The essence of Napier's outrage claim is that Gritton purposefully failed to stop Lewis's "yelling," "screaming," and "scolding" so that Plaintiff would quit his job and Moore Security would not have to pay him severance. (Complaint ¶¶ 23, 30). Compared to other cases in Kentucky, Gritton's alleged misconduct may not seem outrageous. See Stringer v. Wal-Mart Stores, Inc., 151 S.W.3d 781, 790 (Ky. 2005) (collecting cases). However, discovery as to the nature and extent of the misconduct may change this initial impression.
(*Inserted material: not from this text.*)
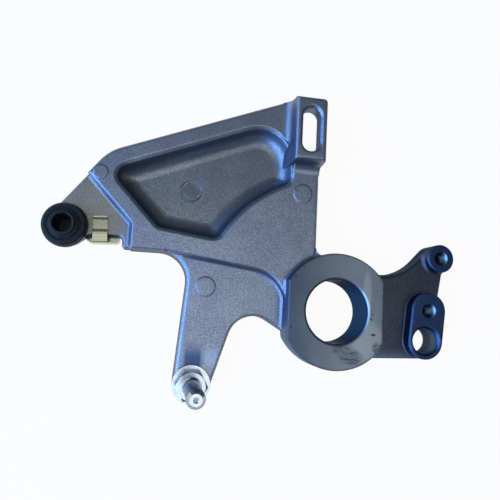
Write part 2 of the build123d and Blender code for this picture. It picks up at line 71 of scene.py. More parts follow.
# %% Sizes of the real pieces
BOSS_FRONT, BOSS_R, BORE_R = 19.0, 25.4, 14.0
PLATE_FRONT, LEG_FRONT, POCKET_FLOOR = 13.0, 8.0, 5.0
LUG_FRONT = 22.0
LUG_LEFT, LEFT_DRAFT = -22.3, 8.0
LUG_LOW, LOW_DRAFT = 65.6, 4.5
PIN_X, PIN_Y = -60.6, -34.1
SHAFT_FOOT, SHAFT_TIP = 17.0, 43.5
SCREW_HOLES = (("sensor_thread", 45.6, 2.6, 12.2), ("line_thread", 52.5, 27.4, 10.2))
SCREW_HOLE_FOOT, SCREW_PITCH, THREAD_R = 0.6, 1.0, 2.72
SENSOR_BORE = (44.2, -11.2, 7.0)
print("boss", BOSS_FRONT, "plate", PLATE_FRONT, "lug", LUG_FRONT, "mm thick")

# %% [markdown]
# ## Camera
# The photograph was taken from above the bracket's left half, nearly square to its face. A plain
# pinhole camera repeats it: its place is given in the bracket's own frame, and its turn by the
# three directions right, up and back, each measured along the same axes. The lens is as long as
# the sensor is wide.


# %% Camera
def add_object(name, data):
    """A new object in the scene."""
    obj = bpy.data.objects.new(name, data)
    bpy.context.scene.collection.objects.link(obj)
    return obj


SENSOR = 36.0
camera_data = bpy.data.cameras.new("camera")
camera_data.sensor_width = SENSOR
camera_data.sensor_fit = "HORIZONTAL"
camera_data.lens = SENSOR
camera_data.clip_start = 0.01
camera = add_object("camera", camera_data)
camera_right = Vector((0.98426137, 0.05330569, 0.16848759))
camera_up = Vector((-0.0724687, 0.991318, 0.10971285))
camera_back = Vector((-0.16117646, -0.12019619, 0.979579))
camera_place = Vector((-74.21856, -1.60441, 227.77493)) * MM
turn = Matrix((camera_right, camera_up, camera_back)).transposed()
camera.matrix_world = Matrix.Translation(camera_place) @ turn.to_4x4()
bpy.context.scene.camera = camera
print("camera at", tuple(round(value, 4) for value in camera_place))

# %% [markdown]
# ## Cutters for the casting
# On the real casting the pocket runs straight into the lug's left wall, and the lug's lower foot
# ends flush with the plate's side. The boss's lower right rim has also taken a knock that left a
# small flat. All three are cuts, so a boolean makes them. The cutters are plain prisms drawn from
# the casting's own sizes. The lug's walls lean by their draft, so a cutter that meets one leans
# with it.


# %% Prisms and cuts
def mesh_object(name, mesh):
    """An object of a bmesh, which is freed."""
    data = bpy.data.meshes.new(name)
    mesh.to_mesh(data)
    mesh.free()
    return add_object(name, data)


def plain_mesh(obj):
    """A mesh of the object as its modifiers leave it."""
    bpy.context.view_layer.update()
    graph = bpy.context.evaluated_depsgraph_get()
    return bpy.data.meshes.new_from_object(obj.evaluated_get(graph))


def prism(name, outline, low, high, flare=0.0, centre=(0.0, 0.0)):
    """A closed prism on an outline. The flare moves its top outline away from a centre."""
    mesh = bmesh.new()
    lower = [mesh.verts.new((x * MM, y * MM, low * MM)) for x, y in outline]
    upper = []
    for x, y in outline:
        away = Vector((x - centre[0], y - centre[1])).normalized() * flare
        upper.append(mesh.verts.new(((x + away.x) * MM, (y + away.y) * MM, high * MM)))
    mesh.faces.new(reversed(lower))
    mesh.faces.new(upper)
    for i in range(len(outline)):
        j = (i + 1) % len(outline)
        mesh.faces.new((lower[i], lower[j], upper[j], upper[i]))
    bmesh.ops.recalc_face_normals(mesh, faces=mesh.faces)
    return mesh_object(name, mesh)


def carve(obj, cutter, name):
    """A new object: obj with the cutter's shape taken away."""
    cut = obj.modifiers.new("cut", "BOOLEAN")
    cut.operation = "DIFFERENCE"
    cut.solver = "EXACT"
    cut.object = cutter
    data = plain_mesh(obj)
    obj.modifiers.remove(cut)
    return add_object(name, data)


def wall_x(height):
    """Where the lug's drafted left wall stands at a height."""
    return LUG_LEFT - (LUG_FRONT - height) * math.tan(math.radians(LEFT_DRAFT))


def wall_y(height):
    """Where the lug's drafted low wall stands at a height."""
    return LUG_LOW - (LUG_FRONT - height) * math.tan(math.radians(LOW_DRAFT))


print("the lug's left wall leans", round(wall_x(LUG_FRONT) - wall_x(PLATE_FRONT), 2), "mm")

# %% [markdown]
# The first cutter is the pocket's round right end, carried upwards. The lug itself has to stay, so
# a block with the lug's two leaning walls is taken out of the cutter before it cuts. The second is
# a thin strip along the plate's side, and the third a small wedge at the boss's rim.

# %% Cutters
MOUTH_X, MOUTH_Y, MOUTH_R = -36.3, 65.8, 15.0
MOUTH_LEFT, MOUTH_NEAR = -32.5, 59.7
mouth_end = [(MOUTH_LEFT, MOUTH_NEAR), (-21.3, MOUTH_NEAR)]
for degrees in range(0, 75, 3):
    angle = math.radians(degrees)
    mouth_end.append((MOUTH_X + MOUTH_R * math.cos(angle), MOUTH_Y + MOUTH_R * math.sin(angle)))
mouth_end.append((MOUTH_LEFT, mouth_end[-1][1]))
mouth_cutter = prism("mouth_cutter", mouth_end, 12.0, 19.0, flare=1.2, centre=(-38.0, 66.0))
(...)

At this point, it "is not the role of the Court . . . to determine as a matter of law . . . if Plaintiff can prevail . . ." Sprowls v. Oakwood Mobile Homes, Inc., 119 F. Supp. 2d 694, 697 (W.D. Ky. 2000). It is enough for the Court to conclude, and it does, that Plaintiff has articulated a colorable basis for his claim. Cf., e.g., Wilson v. Lowe's Home Center, 75 S.W.3d 229, 238 (Ky. Ct. App. 2001) (holding that evidence of years of racial remarks by co-workers was sufficient to present an outrage claim to a jury). Accordingly, the Court finds that remand is proper and Defendants' additional arguments are moot.
IV. CONCLUSION
For the foregoing reasons, Plaintiff's motion to remand is GRANTED. Plaintiff's request for costs is DENIED.